Interestingly, His Honour considered that the exclusion clause was not applicable to the other partners of the firm. Since the allegations against the other partners were confined to a purported failure to inform the plaintiffs about the unsecured loans, rather than convey any opinion or evaluation of the investments, the allegations did not arise out of investment advice. However, this was a moot point, as the plaintiffs’ claims did not fall within the cover to begin with.

Prior circumstances exclusion

AIG also sought to rely on a prior circumstances exclusion clause. For the exclusion clause to apply, AIG was required to demonstrate that as of the date of inception of the policy, the firm had knowledge of circumstances that may give rise to a claim.
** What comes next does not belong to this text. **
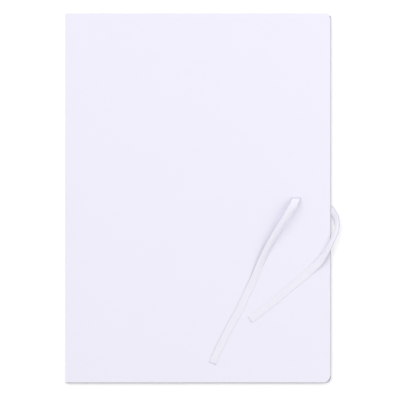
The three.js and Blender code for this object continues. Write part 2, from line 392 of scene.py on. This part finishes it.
def plain_weave_group():
    """A plain weave from the tape's own millimetres: height, a mask of the threads, and a mask of the shade
    painted at its rims and cut end.
    """
    tree = bpy.data.node_groups.new("plain_weave", "ShaderNodeTree")
    group_socket(tree, "Warp Pitch", "NodeSocketFloat", "INPUT", 0.4)
    group_socket(tree, "Weft Pitch", "NodeSocketFloat", "INPUT", 0.35)
    group_socket(tree, "Rim Width", "NodeSocketFloat", "INPUT", 0.5)
    group_socket(tree, "Left Shade", "NodeSocketFloat", "INPUT", 1.0)
    group_socket(tree, "Right Shade", "NodeSocketFloat", "INPUT", 1.0)
    group_socket(tree, "Shade From", "NodeSocketFloat", "INPUT", 0.0)
    group_socket(tree, "Shade To", "NodeSocketFloat", "INPUT", 100.0)
    group_socket(tree, "Height", "NodeSocketFloat", "OUTPUT")
    group_socket(tree, "Mask", "NodeSocketFloat", "OUTPUT")
    group_socket(tree, "Shaded Rims", "NodeSocketFloat", "OUTPUT")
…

Along with other corroboratory evidence, AIG relied on the fact that prior to the inception of the contract, the partners of the firm were all aware that the plaintiffs had suffered loss as a result of failed investments, that the plaintiffs held Mr Woodward responsible for those losses, and that Mr Woodward had already declared bankruptcy as a result of the failed investments.

The firm said in response that, prior to policy inception, there had been no suggestion of the plaintiffs having retained lawyers and that the mere fact that the plaintiffs were disenchanted with Mr Woodward and/or the firm did not give rise to an expectation that a claim may be brought.

His Honour concluded that the exclusion clause relating to prior circumstances was inapplicable. As the nature of the services provided by Mr Woodward here constituted investment advice, there was no reason to believe that a claim relating to the covered professional services would be made, as distinct from one for loss resulting from poor investment advice.


The decision provides an interesting example of policy and exclusion clause interpretation. Importantly, it demonstrates that the use of exhaustive definitions of terms such as “professional services” can restrict policy application to the activities included in the definition.

Authored by Tim Daley, Lawyer, Melbourne.